11.5.2009

A LaTeX template for my dissertation

In the recent weeks I have spent a lot of time to polish the draft of my dissertation with the help of LaTeX. In this article, I would like to share the packages I used. This list of packages comes close to a template, but you must still decide which package you need.

In general, I wanted to have a pdfTeX-compliant document.

KOMA Script

\documentclass[DIV=calc, 11pt, parskip=half]{scrreprt}

The basis for my dissertation is the report class of KOMA Script. I will change this to book once I come close to printing, but for reviewing report is fine. It is intended for European formats (A4 is the default paper size).

I let LaTeX compute the page margins (DIV=calc). This is the easiest way to guarantee good readability for different font sizes. The basic idea is that a certain number of letters per line is optimal for reading. This leads to rather large margins but good readability. The font size is specified with 11pt and parskip=half makes LaTeX separate paragraphs with space between them (indenting is the default).

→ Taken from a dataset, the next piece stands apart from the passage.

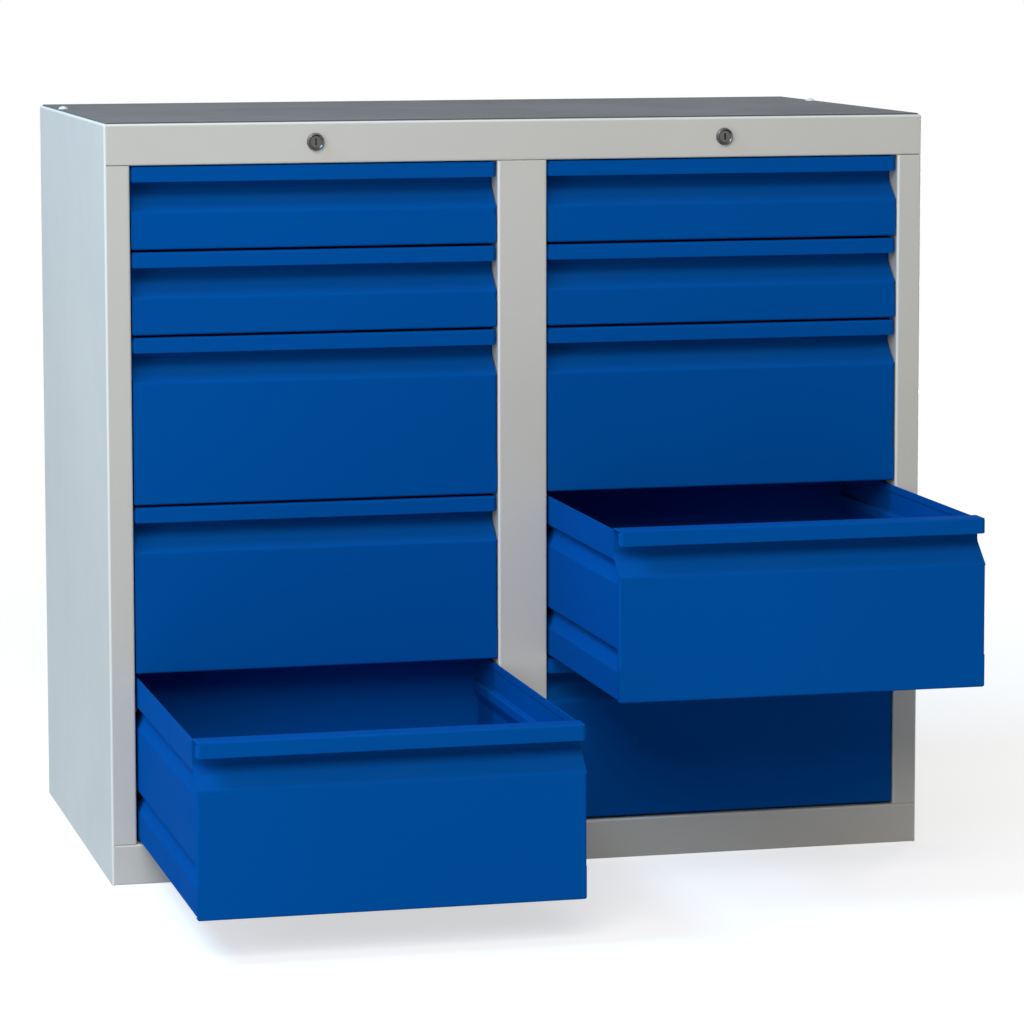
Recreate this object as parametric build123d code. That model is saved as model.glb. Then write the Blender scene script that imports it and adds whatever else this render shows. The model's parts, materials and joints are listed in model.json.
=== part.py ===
"""Steel cabinet with ten drawers in two columns, on roller runners, with a lock for each column.

Millimetres. The origin is on the floor at the middle of the cabinet's footprint,
+X to the right as seen from the front, the drawer fronts face -Y, +Z is up.
"""
from build123d import *
from math import cos, hypot, radians, sin
import os

# Cabinet body
width = 1000.0
depth = 560.0
wall = 1.5
back_wall = 1.0
bend = 3.0
seam = 0.3
stile_width = 30.0
stile_return = 34.0
rear_flange = 20.0
fascia_height = 50.0
plinth_height = 48.5
plinth_seam = 0.2
cover_ledge = 6.0
cover_lap = 16.0
mat_thickness = 1.5
mat_inset = 3.0
plug_radius = 6.3
plug_shank_radius = 2.2
plug_dome = 3.5
plug_inset = 9.5
plug_from_back = 150.0

# Drawer fronts, listed from the top down in units of one drawer module
module = 100.0
drawer_modules = (1, 1, 2, 2, 2)
rows_above_plinth = 1.5
front_gap = 3.0
front_side_gap = 1.5
front_set_back = 2.0
front_sheet = 1.2
front_bend = 2.4
lip_drop = 18.0
lip_corner = 5.0
front_corner = 3.0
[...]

Language-specific packages

\usepackage[english]{babel}

The babel package allows you to set the language(s) of the document. This effects a lot of things, hyphenation for instance, but also section headings like Table of contents or References, which are changed according to the language specified. You can even have multiple languages in one document.

\usepackage[utf8]{inputenc}

Almost everybody outside of English-speaking countries runs into problems with special characters like the German Umlauts (äöüäöü). To make LaTeX process and display these special characters correctly, you need the inputenc package. It takes the document’s character encoding as argument.

\usepackage[T1]{fontenc}

This package makes LaTeX load a new, extended fonts with all these European accented characters. So they are displayed nicely.

Graphics

\usepackage{graphicx}

If you want to include graphics in your document, you will need one package for this. I use the graphicx package, which provides the command includegraphics.

\usepackage[small, bf, up, hang]{caption}

The default captions of LaTeX do not look very appealing, since they use the exact same font as the normal text. The caption package lets you choose a different layout for captions, as given in the package options. small means that a smaller font size is used, bf refers to the caption label which is made bold faced, up means regular upright font and hang refers to the way how multiple lines are dealt with.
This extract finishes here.